(Items listed in a dataset)
◇ ◇ ◇ ◇ ◇ ◇ ◇
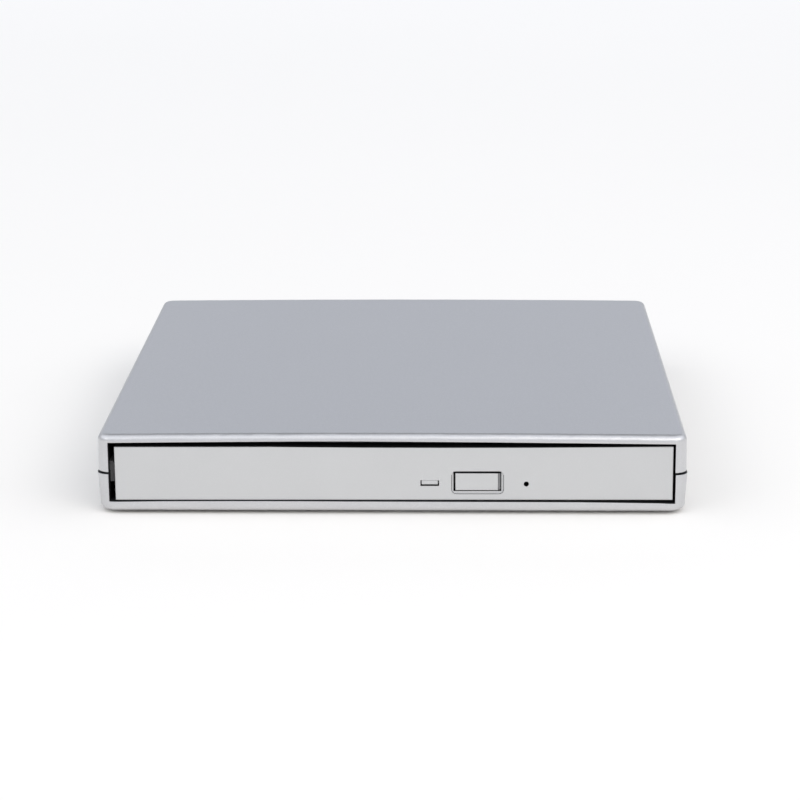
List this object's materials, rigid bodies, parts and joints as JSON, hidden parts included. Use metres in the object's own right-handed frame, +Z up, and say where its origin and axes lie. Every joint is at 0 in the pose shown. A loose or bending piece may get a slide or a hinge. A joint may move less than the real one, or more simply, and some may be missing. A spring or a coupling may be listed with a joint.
{
  "type": "external disc drive",
  "caption": "Slim external tray-loading disc drive: two-half plastic casing, sliding tray with eject button, spindle, clamp hub and travelling laser pickup.",
  "frame": {"origin": "middle of the footprint, on the surface that the rubber feet stand on", "axes": "+Z up; the tray opens towards -Y; +X to the right as seen from the front"},
  "size_m": [0.1358, 0.1396, 0.0192],
  "materials": {
    "casing_paint": "satin silver paint outside, bare dark plastic inside",
    "bezel_plastic": "fine matte moulded plastic",
    "light_guide": "milky clear plastic",
    "black_plastic": "moulded",
    "guide_plastic": "natural acetal",
    "plated_steel": "zinc-plated pressed sheet",
    "black_cover": "satin black",
    "ground_steel": "ground and polished",
    "fasteners": "plated",
    "spring_steel": "drawn wire",
    "rubber": "matte",
    "foam": "closed-cell foam",
    "circuit_board": "solder mask",
    "chips": "moulded packages",
    "white_plastic": "acetal",
    "rotor_steel": "turned",
    "motor_core": "enamelled copper windings on a laminated core",
    "magnets": "nickel plated",
    "cast_alloy": "die cast",
    "lens_glass": "coated",
    "ribbon": "printed polyester film"
  },
  "bodies": {
    "enclosure": {"top_shell": "casing_paint", "bottom_shell": "casing_paint", "rubber_feet": "rubber", "casing_screws": "fasteners", "foam_strips": "foam", "bridge_board": "circuit_board", "bridge_chips": "chips", "usb_socket_shell": "plated_steel", "usb_socket_insert": "black_plastic", "power_jack": "black_plastic", "drive_socket": "black_plastic", "drive_pan": "plated_steel", "drive_lid": "plated_steel", "lid_screws": "fasteners", "rail_guides": "guide_plastic", "connector_board": "circuit_board", "connector_plug": "black_plastic", "eject_plunger": "white_plastic", "eject_spring": "spring_steel", "flat_cable": "ribbon"},
    "left_rail": {"left_rail": "plated_steel"},
    "right_rail": {"right_rail": "plated_steel"},
    "tray": {"tray_frame": "black_plastic", "front_bezel": "bezel_plastic", "light_pipe": "light_guide", "front_board": "circuit_board", "push_switch": "black_plastic", "status_led": "white_plastic", "tray_underplate": "plated_steel", "underplate_screws": "fasteners", "optics_cover": "black_cover", "cover_screws": "fasteners", "main_board": "circuit_board", "main_board_chips": "chips", "board_screws": "fasteners", "latch_coil": "black_plastic", "hook_pivot": "ground_steel", "hook_spring": "spring_steel", "traverse_plate": "plated_steel", "guide_rods": "ground_steel", "damper_bushes": "rubber", "damper_screws": "fasteners", "spindle_stator": "motor_core", "stepper_motor": "plated_steel"},
    "button": {"eject_button": "bezel_plastic"},
    "spindle": {"spindle_rotor": "rotor_steel", "spindle_shaft": "ground_steel", "turntable_pad": "rubber", "centre_hub": "white_plastic"},
    "claw_1": {"hub_claw_1": "white_plastic"},
    "claw_2": {"hub_claw_2": "white_plastic"},
    "claw_3": {"hub_claw_3": "white_plastic"},
    "pickup": {"pickup_body": "cast_alloy", "pickup_cover": "plated_steel", "actuator_magnets": "magnets", "rack_follower": "black_plastic"},
    "lens": {"lens_holder": "white_plastic", "objective_lens": "lens_glass"},
    "lead_screw": {"lead_screw": "ground_steel"},
    "latch": {"latch_hook": "black_plastic"}
  },
  "joints": [
    {"name": "tray_slide", "type": "slide", "parent": "enclosure", "child": "tray", "axis": [0, -1, 0], "range_m": [0, 0.122], "deforming": ["flat_cable"]},
    {"name": "left_rail_slide", "type": "slide", "parent": "enclosure", "child": "left_rail", "axis": [0, -1, 0], "range_m": [0, 0.061]},
    {"name": "right_rail_slide", "type": "slide", "parent": "enclosure", "child": "right_rail", "axis": [0, -1, 0], "range_m": [0, 0.061]},
    {"name": "eject_press", "type": "slide", "parent": "tray", "child": "button", "axis": [0, 1, 0], "range_m": [0, 0.0006], "stiffness_N_per_m": 400, "springref_m": -0.0005},
    {"name": "spindle_spin", "type": "hinge", "parent": "tray", "child": "spindle", "pos_m": [0.00038, -0.0035, 0.00852], "axis": [0, 0, 1], "continuous": true},
    {"name": "claw_1_press", "type": "slide", "parent": "spindle", "child": "claw_1", "axis": [-0.2588, 0.9659, 0], "range_m": [0, 0.0004], "stiffness_N_per_m": 200, "springref_m": -0.0003},
    {"name": "claw_2_press", "type": "slide", "parent": "spindle", "child": "claw_2", "axis": [-0.7071, -0.7071, 0], "range_m": [0, 0.0004], "stiffness_N_per_m": 200, "springref_m": -0.0003},
    {"name": "claw_3_press", "type": "slide", "parent": "spindle", "child": "claw_3", "axis": [0.9659, -0.2588, 0], "range_m": [0, 0.0004], "stiffness_N_per_m": 200, "springref_m": -0.0003},
    {"name": "pickup_slide", "type": "slide", "parent": "tray", "child": "pickup", "axis": [-0.7071, -0.7071, 0], "range_m": [0, 0.0345]},
    {"name": "lead_screw_turn", "type": "hinge", "parent": "tray", "child": "lead_screw", "pos_m": [-0.00768, -0.03787, 0.00822], "axis": [-0.7071, -0.7071, 0], "range_deg": [0, 4145]},
    {"name": "lens_focus", "type": "slide", "parent": "pickup", "child": "lens", "axis": [0, 0, 1], "range_m": [-0.0004, 0.0004], "stiffness_N_per_m": 200},
    {"name": "latch_swing", "type": "hinge", "parent": "tray", "child": "latch", "pos_m": [0.04539, -0.0565, 0.00602], "axis": [0, 0, 1], "range_deg": [0, 12]}
  ],
  "couplings": [
    {"joint": "left_rail_slide", "follows": "tray_slide", "ratio": 0.5},
    {"joint": "right_rail_slide", "follows": "tray_slide", "ratio": 0.5},
    {"joint": "lead_screw_turn", "follows": "pickup_slide", "rad_per_m": 2094.4}
  ]
}
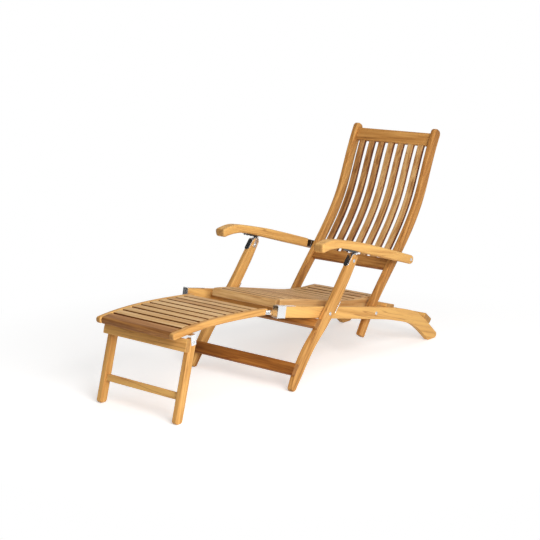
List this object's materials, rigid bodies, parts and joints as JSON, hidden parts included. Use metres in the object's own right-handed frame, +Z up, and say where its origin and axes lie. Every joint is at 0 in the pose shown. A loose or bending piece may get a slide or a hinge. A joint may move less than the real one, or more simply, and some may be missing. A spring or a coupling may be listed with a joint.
{
  "type": "steamer deck chair",
  "caption": "Folding wooden steamer deck chair: slatted reclining back, low seat, curved arms and a slatted footrest on its own folding legs, with bright steel fittings.",
  "frame": {"origin": "centre of the standing chair's footprint, on the floor", "axes": "+Y to the back, +X to the sitter's left, +Z up"},
  "size_m": [0.598, 1.7444, 0.9797],
  "materials": {
    "frame_wood": "oiled honey-brown hardwood with a satin surface and visible grain",
    "slat_wood": "oiled hardwood, a little darker on faces that look up and forward",
    "bracket_steel": "polished stainless plate",
    "bolt_steel": "bright bolt heads and pins"
  },
  "bodies": {
    "base": {"side_rail_left": "frame_wood", "side_rail_right": "frame_wood", "rear_foot_bar": "frame_wood", "rear_deck_board": "frame_wood", "rail_end_bracket_left": "bracket_steel", "rail_end_bracket_right": "bracket_steel", "seat_apron": "slat_wood", "seat_side_left": "slat_wood", "seat_side_right": "slat_wood", "seat_bearer": "frame_wood", "seat_slats": "slat_wood", "leg_pivot_bolt_left": "bolt_steel", "leg_pivot_bolt_right": "bolt_steel"},
    "front_legs": {"front_leg_left": "frame_wood", "front_leg_right": "frame_wood", "lower_crossbar": "frame_wood", "upper_crossbar": "frame_wood", "leg_edge_plate_left": "bracket_steel", "leg_edge_plate_right": "bracket_steel", "leg_top_strap_left": "bracket_steel", "leg_top_strap_right": "bracket_steel", "strap_bolt_left": "bolt_steel", "strap_bolt_right": "bolt_steel"},
    "back_pivots": {"back_pivot_bolt_left": "bolt_steel", "back_pivot_bolt_right": "bolt_steel"},
    "back": {"back_stile_left": "frame_wood", "back_stile_right": "frame_wood", "lumbar_rail": "frame_wood", "top_rail": "frame_wood", "back_slat_1": "slat_wood", "back_slat_2": "slat_wood", "back_slat_3": "slat_wood", "back_slat_4": "slat_wood", "back_slat_5": "slat_wood", "back_slat_6": "slat_wood", "back_slat_7": "slat_wood", "arm_bracket_left": "bracket_steel", "arm_bracket_right": "bracket_steel"},
    "arm_pivots": {"arm_pivot_bolt_left": "bolt_steel", "arm_pivot_bolt_right": "bolt_steel"},
    "arms": {"arm_left": "frame_wood", "arm_right": "frame_wood", "arm_rack_left": "bracket_steel", "arm_rack_right": "bracket_steel"},
    "footrest": {"footrest_rail_left": "frame_wood", "footrest_rail_right": "frame_wood", "footrest_front_slat": "slat_wood", "footrest_slats": "slat_wood", "footrest_leg_plate_left": "bracket_steel", "footrest_leg_plate_right": "bracket_steel", "footrest_hinge_pin_left": "bolt_steel", "footrest_hinge_pin_right": "bolt_steel"},
    "footrest_legs": {"footrest_leg_left": "frame_wood", "footrest_leg_right": "frame_wood", "footrest_stretcher": "frame_wood", "footrest_apron": "frame_wood", "footrest_leg_rivet_left": "bolt_steel", "footrest_leg_rivet_right": "bolt_steel"}
  },
  "joints": [
    {"name": "fold", "type": "hinge", "parent": "back_pivots", "child": "base", "pos_m": [0, 0.34784, 0.20997], "axis": [-1, 0, 0], "range_deg": [0, 105]},
    {"name": "leg_fold", "type": "hinge", "parent": "base", "child": "front_legs", "pos_m": [0, -0.021, 0.283], "axis": [1, 0, 0], "range_deg": [0, 105]},
    {"name": "recline", "type": "hinge", "parent": "back_pivots", "child": "back", "pos_m": [0, 0.34784, 0.20997], "axis": [-1, 0, 0], "range_deg": [0, 16]},
    {"name": "arm_slide_back", "type": "hinge", "parent": "back_pivots", "child": "arm_pivots", "pos_m": [0, 0.12156, 0.02805], "axis": [-1, 0, 0], "range_deg": [0, 8.3]},
    {"name": "arm_fold", "type": "hinge", "parent": "arm_pivots", "child": "arms", "pos_m": [0, 0.55687, 0.42258], "axis": [-1, 0, 0], "range_deg": [0, 102]},
    {"name": "footrest_swing", "type": "hinge", "parent": "base", "child": "footrest", "pos_m": [0, -0.33695, 0.3374], "axis": [1, 0, 0], "range_deg": [-28, 90]},
    {"name": "footrest_leg_fold", "type": "hinge", "parent": "footrest", "child": "footrest_legs", "pos_m": [0, -0.77176, 0.30432], "axis": [1, 0, 0], "range_deg": [0, 105]}
  ],
  "couplings": [
    {"joint": "leg_fold", "follows": "fold", "ratio": 1},
    {"joint": "arm_fold", "follows": "fold", "ratio": 0.97},
    {"joint": "arm_slide_back", "follows": "recline", "ratio": 0.507}
  ]
}
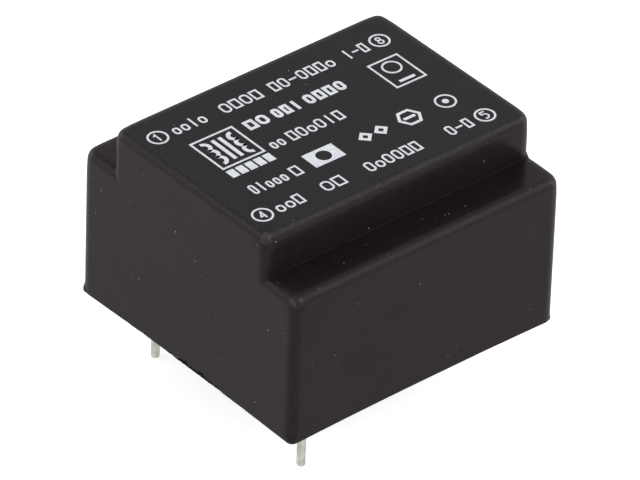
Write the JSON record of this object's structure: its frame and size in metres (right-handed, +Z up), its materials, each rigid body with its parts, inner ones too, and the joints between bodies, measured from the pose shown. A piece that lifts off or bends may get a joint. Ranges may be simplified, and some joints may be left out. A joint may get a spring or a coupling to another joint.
{
  "type": "pcb transformer",
  "caption": "Encapsulated transformer for a circuit board: charcoal moulded case with a raised middle block, white print on top and round tinned pins below.",
  "frame": {"origin": "middle of the seating plane, where the underside of the case meets the board", "axes": "+X along the shoulders and the print's reading direction, +Y across the shoulders towards the print's top, +Z up to the printed face"},
  "size_m": [0.023, 0.022, 0.0202],
  "materials": {
    "case": "fine moulded texture, charcoal",
    "ink": "flat white printing ink",
    "tinned_pin": "dull tin with fine drawing marks",
    "resin": "cast resin with a dull skin",
    "former": "glass-filled moulding, natural",
    "copper": "enamelled copper wire",
    "tape": "polyester film tape",
    "solder": "bright dipped solder",
    "core_steel": "silicon steel sheet with dull oxide"
  },
  "bodies": {
    "root": {"case": "case", "coil_former": "former", "e_lamination_01": "core_steel", "e_lamination_02": "core_steel", "e_lamination_03": "core_steel", "e_lamination_04": "core_steel", "e_lamination_05": "core_steel", "e_lamination_06": "core_steel", "e_lamination_07": "core_steel", "e_lamination_08": "core_steel", "e_lamination_09": "core_steel", "e_lamination_10": "core_steel", "e_lamination_11": "core_steel", "i_lamination_01": "core_steel", "i_lamination_02": "core_steel", "i_lamination_03": "core_steel", "i_lamination_04": "core_steel", "i_lamination_05": "core_steel", "i_lamination_06": "core_steel", "i_lamination_07": "core_steel", "i_lamination_08": "core_steel", "i_lamination_09": "core_steel", "i_lamination_10": "core_steel", "i_lamination_11": "core_steel", "pin_1": "tinned_pin", "pin_4": "tinned_pin", "pin_6": "tinned_pin", "pin_7": "tinned_pin", "potting_resin": "resin", "primary_lead_1": "copper", "primary_lead_4": "copper", "primary_tape": "tape", "primary_winding": "copper", "secondary_lead_6": "copper", "secondary_lead_7": "copper", "secondary_tape": "tape", "secondary_winding": "copper", "solder_1": "solder", "solder_4": "solder", "solder_6": "solder", "solder_7": "solder", "top_print": "ink"}
  },
  "joints": []
}
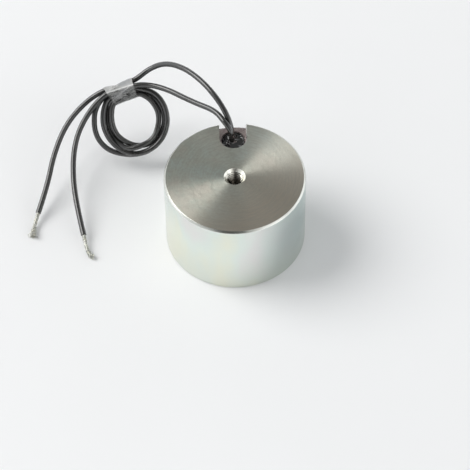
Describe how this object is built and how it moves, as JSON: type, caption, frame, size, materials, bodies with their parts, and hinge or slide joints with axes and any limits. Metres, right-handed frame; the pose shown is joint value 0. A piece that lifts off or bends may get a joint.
◇ ◇ ◇ ◇ ◇ ◇ ◇
Directions for this task: In the listing above, find the lines holding the word "that" and copy them.

Solution:
  "frame": {"origin": "middle of the footprint, on the surface that the rubber feet stand on", "axes": "+Z up; the tray opens towards -Y; +X to the right as seen from the front"},
    "slat_wood": "oiled hardwood, a little darker on faces that look up and forward",
Write the JSON record of this object's structure: its frame and size in metres (right-handed, +Z up), its materials, each rigid body with its parts, inner ones too, and the joints between bodies, measured from the pose shown. A piece that lifts off or bends may get a joint. Ranges may be simplified, and some joints may be left out. A joint may get a spring or a coupling to another joint.
Describe how this object is built and how it moves, as JSON: type, caption, frame, size, materials, bodies with their parts, and hinge or slide joints with axes and any limits. Metres, right-handed frame; the pose shown is joint value 0. A piece that lifts off or bends may get a joint.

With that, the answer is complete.